All that said, I still think she’s a wimp.
I say this because I hate everything that Palin says, but I find myself asking where she is during all of this.
John Gruber, linking to this tweet, says:
She’s not responsible for what happened. Jared Loughner is. But she is responsible for her own words and campaign material.
Right. Anyone that wants to sit at the grownup table and use such violent language or imagery should be ready to defend their choices. That’s the deal with this whole freedom of speech thing.
You would think that anyone that likes the sound of their own voice as much as Sarah Palin would be thrilled for the attention. And so far, Palin has been silent on the issue. Her team has only tried (and failed) to quietly remove her crosshair map, keep her Facebook page tidy (with tragicomic results), and spin that those crosshairs were “surveyor symbols.”
Yeesh.
If she were the leader that she so clearly wants to be, right now she’d be at a podium in front of an clear Alaskan lake and a pristine blue sky, talking about the power of words, the glory of free speech, the clarity of hindsight, and, above all, the unspeakable sadness of pointless deaths. She’d be leading the conversation about how our words and actions can explain, arouse, entertain, surprise, unite, and divide us all.

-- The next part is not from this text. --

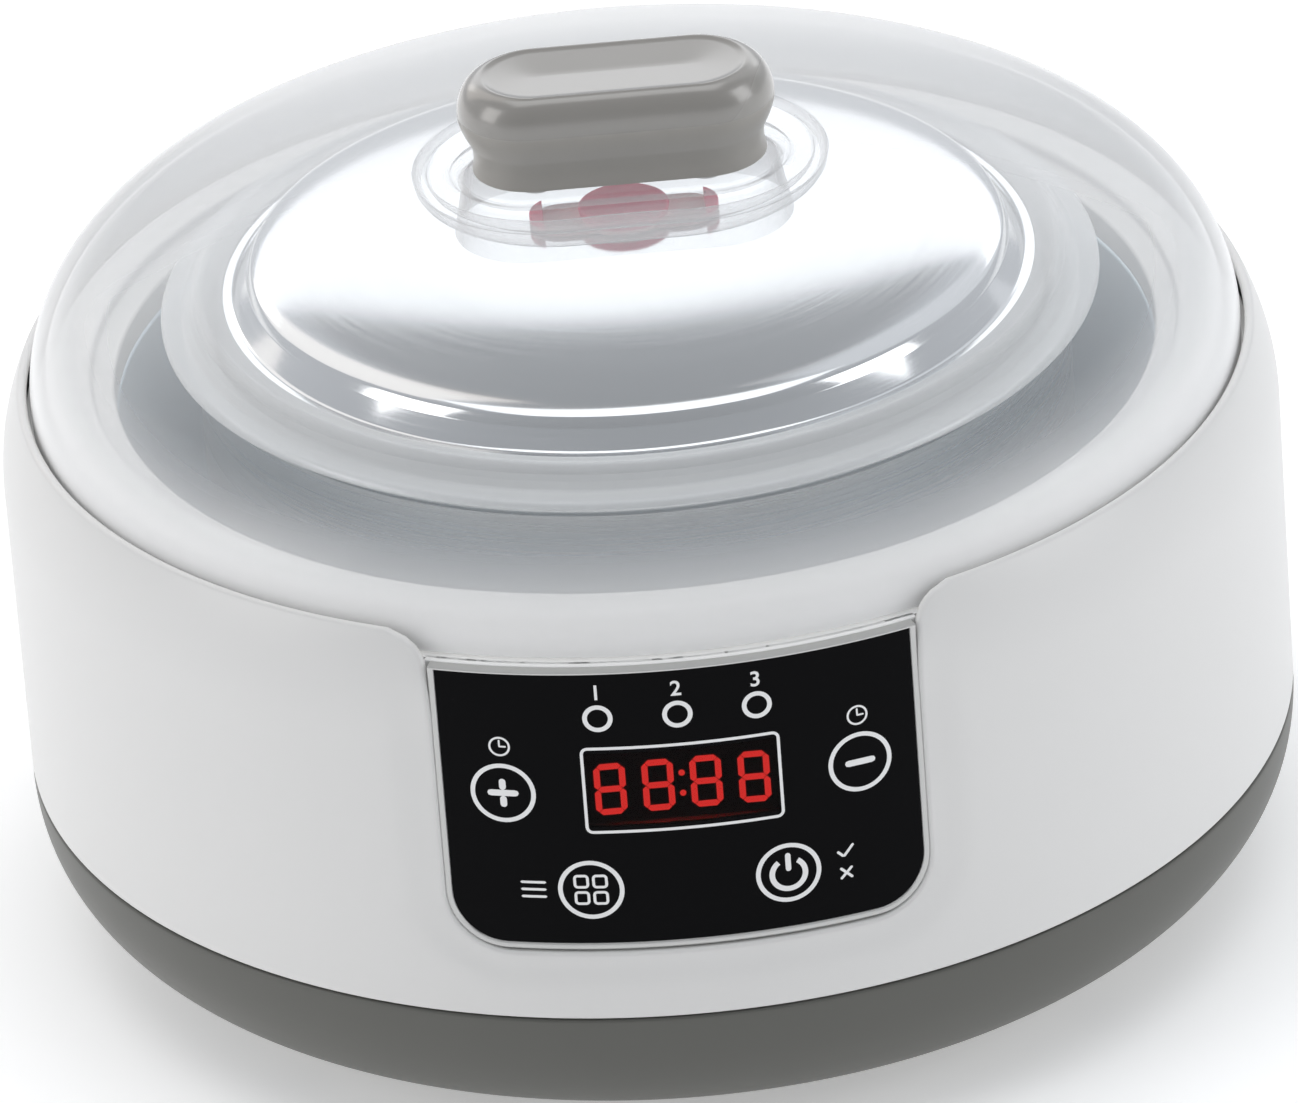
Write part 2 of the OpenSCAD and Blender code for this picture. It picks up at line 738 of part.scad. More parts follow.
// The grip's section swept round a bar with round ends
module grip_solid(side) {
    outline = concat([[0, side[0][1]]], side, [[0, side[len(side) - 1][1]]]);
    for (end = [-1, 1]) translate([end * grip_span / 2, 0, 0])
        rotate([0, 0, end * 90 - 180]) rotate_extrude(angle = 180) polygon(outline);
    translate([grip_span / 2, 0, 0]) rotate([90, 0, -90]) linear_extrude(grip_span)
        union() {
            polygon(outline);
            mirror([1, 0]) polygon(outline);
        }
}

module lid_handle() {
    color([0.58, 0.58, 0.56]) difference() {
        grip_solid(grip_side());
        for (side = [-1, 1]) translate([side * handle_screw_x, 0, grip_z - 1])
            cylinder(r = handle_screw_r, h = handle_screw_l + 1);
    }
}

module handle_cap() {
    color([0.66, 0.66, 0.64]) grip_solid(cap_side());
}

module handle_screws() {
    for (side = [-1, 1]) color(steel)
        translate([side * handle_screw_x, 0, grip_z - lid_wall - 0.2])
            screw(handle_screw_r, handle_screw_l, handle_screw_head_r, handle_screw_head_h);
}

/* Control panel */

module panel_frame() {
    color([0.78, 0.78, 0.78]) curved_plate(frame_r, plate_front) difference() {
        panel_outline();
        panel_outline(-frame_w, panel_top - frame_top_w);
    }
}

module panel_overlay() {
    color([0.05, 0.05, 0.05]) curved_plate(panel_r, overlay_back) difference() {
        panel_outline(-frame_w, panel_top - frame_top_w);
        window_outline();
    }
}

module display_window() {
    color([0.1, 0.02, 0.02, 0.6]) curved_plate(panel_r, overlay_back) window_outline();
}

module panel_carrier() {
    top = shoulder_z - 6;
    color([0.85, 0.85, 0.85]) difference() {
        union() {
            curved_plate(plate_front, plate_back) {
                panel_outline(0, carrier_top);
                panel_outline(carrier_lip, top);
            }
            // lip that bears on the inside of the shell
            curved_plate(shell_inner_r, plate_front - tiny) difference() {
                panel_outline(carrier_lip, top);
                panel_outline(opening_gap, rim_z);
            }
            // platform behind the overlay
            curved_plate(overlay_back, plate_front - tiny)
                panel_outline(-frame_w - 0.1, carrier_top);
            // bosses for the control board
            intersection() {
                cylinder(r = plate_front, h = rim_z);
                control_board_holes() cylinder(r = 2.4, h = plate_front);
            }
        }
        // the bosses end at the board
        translate([-body_r, board_front, 0]) cube([2 * body_r, body_r, rim_z]);
        control_board_holes() cylinder(r = bowl_screw_r, h = -board_front + 5);
        frontwards(body_r / 2, body_r) {
            window_outline(display_w + 0.6, display_h + 0.6);
            for (p = key_places) translate(p) circle(key_r + fit);
            for (x = lamp_xs) translate([x, lamp_z]) circle(lamp_d / 2 + 0.1);
        }
        for (p = key_places) frontwards(body_r / 2, -key_back + key_rim_t + skin + 2)
            translate(p) circle(key_r + key_rim + fit);
    }
}

// Places a vertical axis along the front direction at each of the board's corners
module control_board_holes() {
    for (x = [-1, 1], z = [board_z0 + 2.2, board_z1 - 2.2])
        translate([x * (board_w / 2 - 3), 0, z]) rotate([90, 0, 0]) children();
}

module key(place) {
    color([0.3, 0.3, 0.3]) intersection() {
        cylinder(r = overlay_back - skin, h = rim_z);
        translate([place[0], key_back, place[1]]) rotate([90, 0, 0]) union() {
            cylinder(r = key_r + key_rim, h = key_rim_t);
            cylinder(r = key_r, h = 30);
        }
    }
}

module time_up_key() { key(key_places[0]); }
module time_down_key() { key(key_places[1]); }
module function_key() { key(key_places[2]); }
module power_key() { key(key_places[3]); }

module control_board() {
    color([0.1, 0.4, 0.2]) difference() {
        translate([-board_w / 2, board_front, board_z0])
            cube([board_w, board_t, board_z1 - board_z0]);
        control_board_holes() cylinder(r = bowl_screw_r, h = 2 * body_r);
    }
}

module key_switches() {
    color([0.15, 0.15, 0.15]) for (p = key_places)
        translate([p[0], board_front, p[1]]) rotate([90, 0, 0]) {
            translate([-switch_w / 2, -switch_w / 2, 0]) cube([switch_w, switch_w, switch_h]);
            cylinder(r = stem_r, h = switch_h + stem_h);
        }
}

module display_module() {
    color([0.1, 0.1, 0.1]) {
        translate([-display_w / 2, display_front, window_z - display_h / 2])
            cube([display_w, display_t, display_h]);
        translate([-display_w / 2 + 1, display_front + display_t - tiny, window_z - display_h / 2 + 1])
            cube([display_w - 2, board_front - display_front - display_t + tiny, display_h - 2]);
    }
}

// One bar of a digit, a long hexagon along X about its middle
module segment(length) {
    h = segment_w / 2;
    polygon([[-length / 2, 0], [-length / 2 + h, h], [length / 2 - h, h],
        [length / 2, 0], [length / 2 - h, -h], [-length / 2 + h, -h]]);
}

module digit() {
    across = digit_w - segment_w - 0.2;
    up = (digit_h - segment_w) / 2 - 0.2;
    half = (digit_h - segment_w) / 4;
    for (z = [-2, 0, 2]) translate([0, z * half]) segment(across);
    for (x = [-1, 1], z = [-1, 1])
        translate([x * (digit_w - segment_w) / 2, z * half]) rotate(90) segment(up);
}

module display_digits() {
    color([0.95, 0.12, 0.12]) frontwards(-display_front, -display_front + digit_t)
        translate([0, digit_z]) {
            for (i = [0 : 3]) translate([(i - 1.5) * digit_pitch, 0]) digit();
            for (z = [-1, 1]) translate([0, z * digit_h * 0.2]) circle(d = segment_w);
        }
}

module program_lamps() {
    leads = 1.27;
    color([0.9, 0.9, 0.85]) for (x = lamp_xs) translate([x, 0, lamp_z]) rotate([90, 0, 0]) {
        translate([0, 0, lamp_front - lamp_h]) {
            cylinder(d = lamp_d, h = lamp_h - lamp_d / 2 - 0.5);
            translate([0, 0, lamp_h - lamp_d / 2 - 0.5]) intersection() {
                sphere(d = lamp_d);
                cylinder(d = lamp_d + 1, h = lamp_d);
            }
        }
        for (side = [-1, 1]) translate([side * leads / 2, 0, -board_front])
            cylinder(r = 0.25, h = lamp_front - lamp_h + board_front + tiny);
    }
}

module buzzer() {
    color([0.12, 0.12, 0.12]) translate([0, board_front, low_key_z + 2]) rotate([90, 0, 0])
        difference() {
            cylinder(d = 9, h = 4.5);
            translate([0, 0, 3]) cylinder(d = 2, h = 3);
        }
}

module board_screws() {
    color(steel) {
        power_posts() translate([0, 0, board_t + power_z - floor_top + 1])
            mirror([0, 0, 1]) screw(screw_r - 0.3, board_t + 2.4, 2.2, 1.3);
        control_board_holes() translate([0, 0, -board_front - board_t])
            screw(bowl_screw_r, board_t + 3.5, 2.2, 1.3);
    }
}

/* Heating and supply */

module heater_pad() {
    color([0.75, 0.35, 0.15]) ring(heater_r, heater_hole_r, heater_z, bowl_bottom_z);
}

module temperature_sensor() {
    color([0.8, 0.7, 0.4]) translate([0, 0, bowl_bottom_z - sensor_h]) {
        cylinder(r = sensor_r, h = sensor_h);
        translate([0, 0, sensor_h - 1]) cylinder(r = sensor_r + 2, h = 1);
    }
}

// A strap bent over a round piece: feet on the surface above, saddle below
module strap(depth, half, foot, width) {
    for (side = [-1, 1]) {
        translate([side * (half + foot / 2), 0, -strap_t / 2])
            cube([foot + tiny, width, strap_t], center = true);
        translate([side * (half + strap_t / 2), 0, -(depth + strap_t) / 2])
            cube([strap_t, width, depth + strap_t], center = true);
    }
    translate([0, 0, -depth - strap_t / 2])
        cube([2 * half + tiny, width, strap_t], center = true);
}

module sensor_bracket() {
    color(steel) translate([0, 0, bowl_bottom_z])
        strap(sensor_h, sensor_r + 4, 6, 7);
}

module thermal_fuse() {
    color([0.85, 0.85, 0.8]) translate([0, fuse_y, heater_z - fuse_r]) rotate([0, 90, 0]) {
        translate([0, 0, -fuse_l / 2]) cylinder(r = fuse_r, h = fuse_l);
        translate([0, 0, -fuse_l / 2 - 6]) cylinder(r = 0.5, h = fuse_l + 12);
    }
}

module fuse_clip() {
    color(steel) translate([0, fuse_y, heater_z]) rotate(90)
        strap(2 * fuse_r, fuse_r + 0.3, 4, 6);
}

module power_board() {
    color([0.7, 0.6, 0.3]) difference() {
        translate([-power_w / 2, -power_d / 2, power_z]) cube([power_w, power_d, board_t]);
        power_posts() cylinder(r = screw_r - 0.3, h = 10);
    }
}

module relay() {
    color([0.15, 0.3, 0.6]) translate([-24, -16, power_top]) cube([15, 10, 8]);
}

module film_capacitor() {
    color([0.85, 0.7, 0.1]) translate([6, 8, power_top]) cube([18, 6, 8]);
}

module supply_capacitor() {
    r = 3.5;
    color([0.2, 0.2, 0.5]) translate([8, -12, power_top + r]) rotate([0, 90, 0])
        cylinder(r = r, h = 12);
}

module inlet_socket() {
    color([0.12, 0.12, 0.12]) difference() {
        union() {
            translate([-inlet_w / 2, inlet_back, inlet_z - inlet_h / 2])
                cube([inlet_w, inlet_face - inlet_back, inlet_h]);
            // flange that bears on the inside of the shell
            intersection() {
                cylinder(r = shell_inner_r, h = rim_z);
                translate([-inlet_w / 2 - 3, shell_inner_r - 3, inlet_z - inlet_h / 2 - 2])
                    cube([inlet_w + 6, 10, inlet_h + 4]);
            }
        }
        for (side = [-1, 1]) translate([side * pin_pitch / 2, inlet_face + 1, inlet_z])
            rotate([90, 0, 0]) cylinder(r = recess_r, h = inlet_depth + 1);
        translate([-pin_pitch / 2, inlet_face - inlet_depth, inlet_z - recess_r])
            cube([pin_pitch, inlet_depth + 1, 2 * recess_r]);
        // slots for the terminals
        inlet_tabs();
        for (side = [-1, 1]) translate([side * pin_pitch / 2, inlet_face, inlet_z])
            rotate([90, 0, 0]) cylinder(d = pin_d, h = inlet_depth + 1.6);
    }
}

module inlet_tabs() {
    for (side = [-1, 1])
        translate([side * pin_pitch / 2 - 1.2, inlet_face - inlet_depth - 1.6,
            inlet_z - inlet_h / 2 - 4])
            cube([2.4, 0.8, inlet_h / 2 + 4]);
}

module inlet_pins() {
    color([0.8, 0.75, 0.5]) {
        for (side = [-1, 1]) translate([side * pin_pitch / 2, inlet_face - 2.5, inlet_z])
            rotate([90, 0, 0]) cylinder(d = pin_d, h = inlet_depth - 2.5 + 1.6);
        inlet_tabs();
    }
}

module mains_leads() {
    y = inlet_face - inlet_depth - 1.2;
    color([0.3, 0.3, 0.3]) for (side = [-1, 1])
        wire_path([[side * pin_pitch / 2, y, inlet_z - inlet_h / 2 - 4],
            [side * pin_pitch / 2, y, power_top + 5.4], [side * pin_pitch / 2, 40, power_top + 3.4],
            [side * pin_pitch / 2, power_d / 2 - 3, power_top + lead_rise],
            [side * pin_pitch / 2, power_d / 2 - 3, power_top]]);
}

module heater_leads() {
    color([0.8, 0.2, 0.2]) for (side = [-1, 1])
        wire_path([[side * heater_lead_x, -power_d / 2 + 3, power_top],
            [side * heater_lead_x, -power_d / 2 + 3, power_top + lead_rise],
            [side * heater_lead_x, -power_d / 2 - 10, heater_z - lead_rise],
            [side * heater_lead_x, -power_d / 2 - 10, heater_z]], 0.8);
}

// Flat cable from the control board down and in to the power board
module panel_cable() {
    w = 12;
    t = 0.8;
    y = board_front + 0.3;
    low = 13;
    color([0.75, 0.75, 0.75]) {
        translate([-w / 2, y, low]) cube([w, t, board_z0 - low]);
        translate([-w / 2, y, low]) cube([w, -y - power_d / 2 + 3, t]);
        translate([-w / 2, -power_d / 2 + 3 - t, power_top]) cube([w, t, low + t - power_top]);
    }
}

base_cover();
outer_shell();
upper_deck();
heating_bowl();
bowl_gasket();
rubber_feet();
casing_screws();
bowl_screws();
inner_pot();
pot_lid();
pot_lid_dome();
pot_lid_seal();
vent_plug();
outer_lid();
lid_handle();
handle_cap();
handle_screws();
panel_frame();
panel_overlay();
display_window();
panel_carrier();
time_up_key();
time_down_key();
function_key();
power_key();
control_board();
key_switches();
display_module();
display_digits();
program_lamps();
buzzer();
board_screws();
heater_pad();
temperature_sensor();
sensor_bracket();
thermal_fuse();
fuse_clip();
power_board();
relay();
film_capacitor();
supply_capacitor();
inlet_socket();
inlet_pins();
mains_leads();
heater_leads();
panel_cable();
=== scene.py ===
"""Yogurt maker: finished pieces, materials and a studio round the fixed frame."""

import json
import math

import bmesh
import bpy
from mathutils import Matrix, Vector


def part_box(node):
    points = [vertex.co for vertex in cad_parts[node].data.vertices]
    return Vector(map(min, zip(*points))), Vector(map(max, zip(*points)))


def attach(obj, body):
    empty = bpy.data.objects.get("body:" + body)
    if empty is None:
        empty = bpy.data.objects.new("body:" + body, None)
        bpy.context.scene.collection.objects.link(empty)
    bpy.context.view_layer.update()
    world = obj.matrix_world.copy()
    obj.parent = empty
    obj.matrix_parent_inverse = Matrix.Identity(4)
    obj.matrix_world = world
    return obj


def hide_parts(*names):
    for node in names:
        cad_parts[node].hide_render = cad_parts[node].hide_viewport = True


bl_info = {
    "name": "Yogurt Maker",
    "version": (1, 0, 0),
    "blender": (4, 5, 0),
    "location": "3D View > Sidebar > Yogurt Maker",
    "description": "Models and finishes a round yogurt maker round its fixed frame",
    "category": "Object",
}

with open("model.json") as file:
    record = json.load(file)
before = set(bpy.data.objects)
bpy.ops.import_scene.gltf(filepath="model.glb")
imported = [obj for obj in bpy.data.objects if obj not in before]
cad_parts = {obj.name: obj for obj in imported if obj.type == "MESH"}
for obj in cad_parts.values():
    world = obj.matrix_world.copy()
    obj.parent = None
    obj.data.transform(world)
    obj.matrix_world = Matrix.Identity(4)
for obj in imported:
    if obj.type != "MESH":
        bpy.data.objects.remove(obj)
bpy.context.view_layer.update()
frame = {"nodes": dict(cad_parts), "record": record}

MM = 0.001
LATHE_STEPS = 288


def corners_mm(node):
    """Lowest and highest corner of a fixed node, in millimetres."""
    low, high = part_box(node)
    return Vector(low) / MM, Vector(high) / MM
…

It’s not an opportunity for spin. This appears to completely and thoroughly resist spin. Good. Instead, it’s an opportunity to have a conversation with the American people and move forward, wiser, and more mature.
Instead, she’s gone into hibernation. Mama Grizzly, indeed.
Update January 12, 2011
Palin has finally responded. Could be worse, I guess. I’d question the use of “blood libel” but, as Weigel points out, she isn’t the first to do so.
But this quote seems like a weird thing to say when the standard Republican line item is that government can do no right:
In an ideal world all discourse would be civil and all disagreements cordial. But our Founding Fathers knew they werent designing a system for perfect men and women. If men and women were angels, there would be no need for government.